5. The ruling provides some valuable tips for users of online platforms in reviewing their compliance programmes. 

  • The case is a reminder that inaction poses a clear risk for online businesses.  Staff should be trained to react to incoming messages and exchanges of emails and be alert to the type of content requiring attention and escalation.  As we know, failure to react to a single message can be a costly mistake.
  • Businesses should also take this opportunity to review their arrangements with platform administrators or other third parties.  Communication from/with the systems administrator should be monitored and screened by compliance-trained staff.  One should also consider from a risk perspective whether the system administrator can override your actions, act on your behalf or implement measures unilaterally which affect the way you carry out business?

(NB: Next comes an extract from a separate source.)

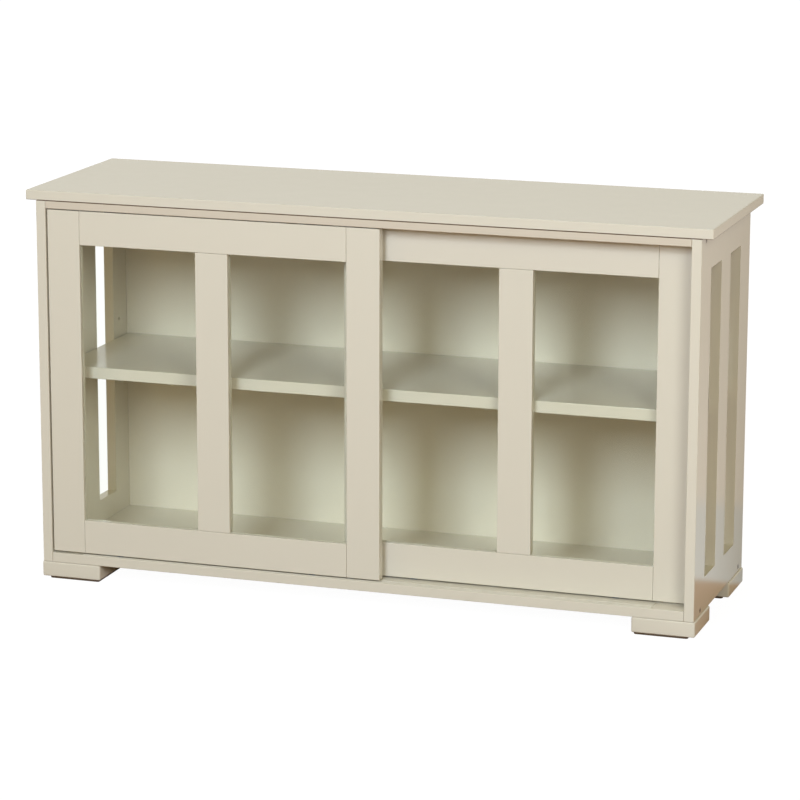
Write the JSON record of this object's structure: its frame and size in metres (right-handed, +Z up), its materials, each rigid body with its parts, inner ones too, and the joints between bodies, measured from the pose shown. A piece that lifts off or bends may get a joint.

Have checks been put in place to oversee the administrator’s actions?
  • Evidence is key to rebutting the presumption of participation in a concerted practice.  In the fast moving e-commerce sector where indirect contacts are made easier and more quickly, it is critical to keep track of communications from/with third parties, suppliers or competitors; to identify the channels of communication for receiving messages (e.g. posting of system notices; pre-defined group emails; chats; blogs); to know when communications contain sensitive information; to know how to react and to do so promptly and clearly.